Now, I will concede that if one is to woo, a concert seems a perfectly apropos place to do so. I will even admit to wooing some while I was there. However, even at a concert, there is a time and a place to woo. At the end of a song, for example, or the end of a guitar or drum solo, or after the lead singer comments on how hard rockin’ Philadelphia is.
I don’t expect woos in the middle of a song.
But these dudes wooed then. They wooed in the beginning, in the middle, and at the end of songs. They wooed when one of them brought beers. They wooed when one came back from the bathroom. They were wooing fools.
And it wasn’t just wooing. They also fist-bumped (when will this die?) and air guitared and air drummed and high-fived and double high-fived the night away.
But like the Woo Girls from HIMYM, the Woo Dudes woos didn’t ring true. Maybe it was their neatly pressed, Brooks Brothers button downs tucked into their designer jeans, maybe it was the overzealous air drumming, maybe it was that they kept buying me and my friends beer but didn’t once try to actually talk to us (didn’t even stand near us). The Woo Dudes seemed to be performing (and wooing) not from the heart, but for the benefit of their friends.

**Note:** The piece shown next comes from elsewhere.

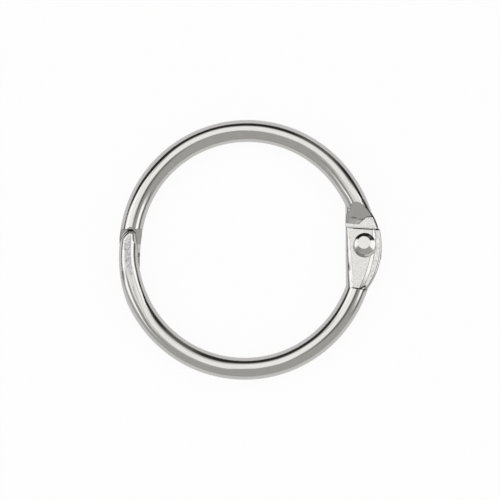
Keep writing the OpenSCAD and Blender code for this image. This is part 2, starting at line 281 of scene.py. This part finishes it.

As I watched the Woo Dudes it came to me. While the Woo Girls were masking their loneliness with their woos, I felt like the Woo Dudes were using their woos to hide their fear: Fear that they were getting old.
Now, I didn’t have the benefit of subtitles, but if I did, I bet they would have read something like, “I would rather be home reading my daughter a bedtime story.”
Or, “It is really loud right here next to this speaker.”
Or, “I hope they hurry up and play Sometime Around Midnight. I have an early meeting tomorrow morning.”
Or simply, “I’m tired and I want to go home.”
But because they either haven’t figured out that growing up isn’t the same as growing old and neither is a bad thing, or they weren’t sure their friends would understand, they wooed.